E acreditem que ajudou. Percebi que ver esses filmes alimentava a minha mente e que, por isso, aqueles barulhos fofos de bebé tornavam-se barulhos estranhos como o do filme The ring só pelo facto de eu estar no escuro.
Então decidi:
- Chega! Não vou mais alimentar a minha mente com aquilo que me traz ainda mais medo e me faz pensar no que não existe naquele momento.
E acreditem que, desde então, o medo diminuiu bastante. Alimentar a minha mente com coisas positivas, fez com que parasse de imaginar monstros na minha cabeça.
Não foi tudo logo assim à primeira, tive de tomar outras atitudes também.
Um dos exercícios que a psicologia positiva nos apresenta para o desenvolvimento da resiliência e para ajudar em situações de ansiedade é o de perceber bem o que se passa à nossa volta, ir a factos.
Então, agora, cada vez que ia adormecer a Chloé olhava bem à minha volta, olhava para onde estava cada coisa e quando apagava a luz, cada vez que vinha um pensamento de medo eu questionava a sua veracidade.
Eu perguntava a mim mesma:
- Este som é mesmo de um fantasma ou é simplesmente o vizinho a tratar da sua loiça? Aquela luz que parece estar a acender e apagar, está mesmo a acender e apagar ou simplesmente é a minha visão que se está a adaptar ao facto de eu passar de um quarto iluminado para um quarto com a luz apagada?
Por último, pensava:
- Se aqui houvesse fantasmas e se os fantasmas fossem transparentes, então os mesmos fantasmas que existem quando não há luz, também existem quando há luz. Por isso, nada mudaria.
E no caso de existirem fantasmas, o Deus e seus anjos que me protegem quando estou de luz acesa vão intervir também, quando a luz se apagar.
E assim foi, um dia após o outro, fazendo este exercício até que o medo foi diminuindo.

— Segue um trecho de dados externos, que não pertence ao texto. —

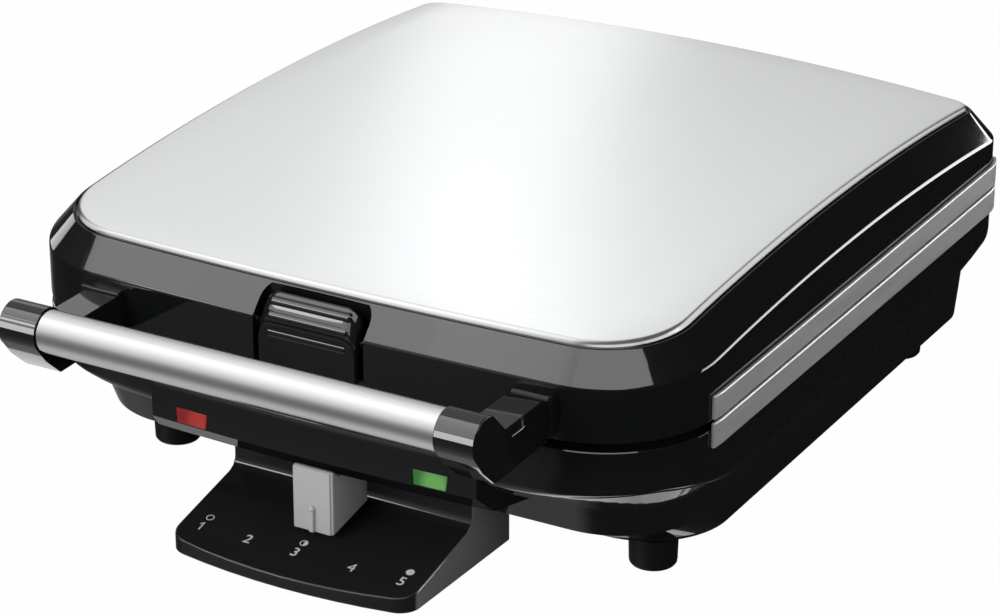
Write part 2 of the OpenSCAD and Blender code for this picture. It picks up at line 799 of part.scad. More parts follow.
base_shell();
bottom_cover();
bottom_screw(0);  // bottom_screw_1
bottom_screw(1);  // bottom_screw_2
bottom_screw(2);  // bottom_screw_3
bottom_screw(3);  // bottom_screw_4
foot(0);  // foot_front_left
foot(1);  // foot_front_right
foot(2);  // foot_rear_left
foot(3);  // foot_rear_right
base_deck();
lower_plate();
lower_element();
lower_reflector();
base_trim(-1);  // base_trim_left
base_trim(1);  // base_trim_right
control_housing();
control_pad();
slider_knob();
slider_carriage();
thermostat();
thermostat_pinion();
color([0.75, 0.1, 0.12]) at_origin() lens(-1);  // red_lens
color([0.25, 0.65, 0.2]) at_origin() lens(1);  // green_lens
color([0.95, 0.85, 0.8]) at_origin() lamp(-1);  // red_lamp
color([0.85, 0.95, 0.85]) at_origin() lamp(1);  // green_lamp
cord_gland();
terminal_block();
thermal_fuse();
hinge_bracket(-1);  // hinge_bracket_left
hinge_bracket(1);  // hinge_bracket_right
hinge_pin(-1);  // hinge_pin_left
hinge_pin(1);  // hinge_pin_right
lid_shell();
lid_panel();
lid_deck();
lid_trim(-1);  // lid_trim_left
lid_trim(1);  // lid_trim_right
upper_plate();
upper_element();
upper_reflector();
lid_lug(-1);  // lid_lug_left
lid_lug(1);  // lid_lug_right
latch();
latch_pin();
latch_bracket();
handle_tube();
handle_arm(-1);  // handle_arm_left
handle_arm(1);  // handle_arm_right
handle_screw(-1);  // handle_screw_left
handle_screw(1);  // handle_screw_right
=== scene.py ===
import logging
import math
from dataclasses import dataclass
from enum import Enum
from typing import Any, Optional, Sequence, Union

import bmesh
import bpy
from mathutils import Matrix, Vector

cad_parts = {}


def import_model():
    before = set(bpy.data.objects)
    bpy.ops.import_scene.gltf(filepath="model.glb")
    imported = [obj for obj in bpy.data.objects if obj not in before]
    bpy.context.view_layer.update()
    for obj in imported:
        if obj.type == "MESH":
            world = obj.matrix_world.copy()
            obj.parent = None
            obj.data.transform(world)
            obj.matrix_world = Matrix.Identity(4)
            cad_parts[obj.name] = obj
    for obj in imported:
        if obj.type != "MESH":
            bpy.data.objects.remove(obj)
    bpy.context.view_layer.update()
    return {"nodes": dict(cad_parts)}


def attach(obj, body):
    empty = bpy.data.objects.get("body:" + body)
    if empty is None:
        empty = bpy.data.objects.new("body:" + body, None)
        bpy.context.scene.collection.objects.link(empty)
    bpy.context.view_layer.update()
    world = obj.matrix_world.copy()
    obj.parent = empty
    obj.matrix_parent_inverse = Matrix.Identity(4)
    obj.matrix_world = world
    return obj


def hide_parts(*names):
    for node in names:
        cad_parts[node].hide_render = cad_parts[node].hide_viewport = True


LOG = logging.getLogger("waffle_maker")
Point = tuple[float, float, float]
Flat = tuple[float, float]
Colour = tuple[float, float, float]

MM = 0.001
# Shapes are written in millimetres from the waffle plates' middle, this far behind the frame's origin
SHIFT_Y = 18.9
TO_FRAME = Matrix.Diagonal((MM, MM, MM, 1.0)) @ Matrix.Translation((0.0, SHIFT_Y, 0.0))


class Body(Enum):
    """The rigid bodies that the pieces ride on."""

    BASE = "base"
    LID = "lid"
    LATCH = "latch"
    SLIDER = "slider"


class Side(Enum):
    """Left or right half of the appliance, seen from the handle."""

    LEFT = -1
    RIGHT = 1

    @property
    def tag(self) -> str:
        """The word used in piece names."""
        return self.name.lower()


# ---------------------------------------------------------------------------
# Shader graph
# ---------------------------------------------------------------------------


class Signal:
    """A number carried by a node socket, with the arithmetic that adds Math nodes."""

    def __init__(self, graph: "Graph", socket: bpy.types.NodeSocket) -> None:
        """Wraps one output socket.

        Args:
            graph: The graph that the socket belongs to.
            socket: The output socket.
        """
        self.graph = graph
        self.socket = socket

    def _math(self, operation: str, first: Any, second: Any) -> "Signal":
        """Adds one Math node and returns its result."""
        node = self.graph.node("ShaderNodeMath", {"operation": operation}, {0: first, 1: second})
        return Signal(self.graph, node.outputs[0])

    def __add__(self, other: Any) -> "Signal":
        """Sum."""
        return self._math("ADD", self, other)

    __radd__ = __add__

    def __mul__(self, other: Any) -> "Signal":
        """Product."""
        return self._math("MULTIPLY", self, other)

    __rmul__ = __mul__

    def __sub__(self, other: Any) -> "Signal":
        """Difference."""
        return self._math("SUBTRACT", self, other)

    def __rsub__(self, other: Any) -> "Signal":
        """Difference, with the number first."""
        return self._math("SUBTRACT", other, self)

    def at_most(self, other: Any) -> "Signal":
        """The smaller of the two."""
        return self._math("MINIMUM", self, other)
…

Acabou para sempre? Talvez não.
Há dias, em que estou mais sensível, que noto que uma má notícia na tv mexe comigo e a sensação que essa notícia me traz faz com que naquele momento eu sinta mais medo. Então é normal por vezes sentir medo, mas o que nos ajuda a ultrapassá-lo é perceber o que está a alimentá-lo, e por fim, o que é real nesse medo e o que é imaginação.